━━━ Dataset section ━━━

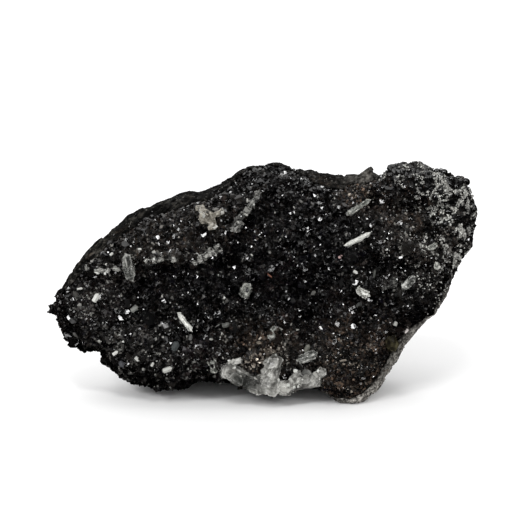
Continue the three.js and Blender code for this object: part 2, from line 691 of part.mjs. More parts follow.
// A six-sided crystal with its length along x. Its sides differ in width, and its pointed tips are cut
// askew. grow makes it larger all round, for the seat that it takes in the druse.
function crystalGeometry([length, width, thickness], seed, grow) {
  const random = randomStream(seed);
  const half = 0.5 * length + grow;
  const tip = 0.17 * length;
  const corners = Array.from({ length: 6 }, (_, i) => {
    const angle = ((i + 0.5 * (random() - 0.5)) * Math.PI) / 3;
    const uneven = 0.88 + 0.24 * random();
    return [
      (0.5 * width * uneven + grow) * Math.cos(angle),
      (0.5 * thickness * uneven + grow) * Math.sin(angle),
    ];
  });
  const points = [];
  for (const end of [-1, 1]) {
    const [skewY, skewZ] = [0.3 * (random() - 0.5), 0.3 * (random() - 0.5)];
    const level = half - tip * (0.7 + 0.5 * random());
    points.push([end * half, skewY * width, skewZ * thickness]);
    for (const [y, z] of corners) points.push([end * (level - (skewY * y + skewZ * z)), y, z]);
  }
  const faces = Array.from({ length: 6 }, (_, i) => {
    const [a, b] = [1 + i, 1 + ((i + 1) % 6)];
    return [0, b, a, a, b, b + 7, a, b + 7, a + 7, 7, a + 7, b + 7];
  });
  const geometry = new THREE.BufferGeometry();
  geometry.setAttribute("position", new THREE.Float32BufferAttribute(points.flat(), 3));
  geometry.setIndex(faces.flat());
  return geometry;
}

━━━

◆ Short exercise: Write out the full listing, keeping every line exactly as it is.

◆ Response for this exercise:
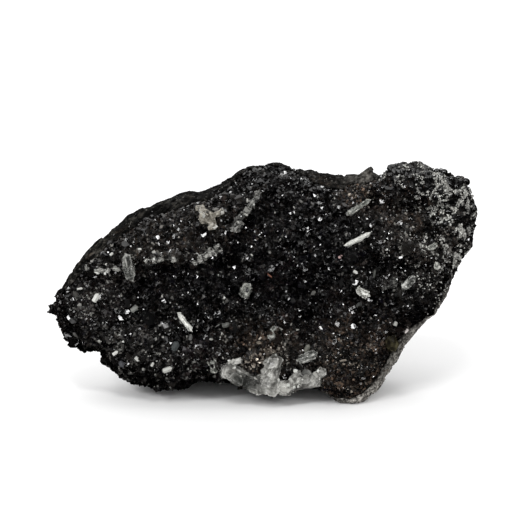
Continue the three.js and Blender code for this object: part 2, from line 691 of part.mjs. More parts follow.
// A six-sided crystal with its length along x. Its sides differ in width, and its pointed tips are cut
// askew. grow makes it larger all round, for the seat that it takes in the druse.
function crystalGeometry([length, width, thickness], seed, grow) {
  const random = randomStream(seed);
  const half = 0.5 * length + grow;
  const tip = 0.17 * length;
  const corners = Array.from({ length: 6 }, (_, i) => {
    const angle = ((i + 0.5 * (random() - 0.5)) * Math.PI) / 3;
    const uneven = 0.88 + 0.24 * random();
    return [
      (0.5 * width * uneven + grow) * Math.cos(angle),
      (0.5 * thickness * uneven + grow) * Math.sin(angle),
    ];
  });
  const points = [];
  for (const end of [-1, 1]) {
    const [skewY, skewZ] = [0.3 * (random() - 0.5), 0.3 * (random() - 0.5)];
    const level = half - tip * (0.7 + 0.5 * random());
    points.push([end * half, skewY * width, skewZ * thickness]);
    for (const [y, z] of corners) points.push([end * (level - (skewY * y + skewZ * z)), y, z]);
  }
  const faces = Array.from({ length: 6 }, (_, i) => {
    const [a, b] = [1 + i, 1 + ((i + 1) % 6)];
    return [0, b, a, a, b, b + 7, a, b + 7, a + 7, 7, a + 7, b + 7];
  });
  const geometry = new THREE.BufferGeometry();
  geometry.setAttribute("position", new THREE.Float32BufferAttribute(points.flat(), 3));
  geometry.setIndex(faces.flat());
  return geometry;
}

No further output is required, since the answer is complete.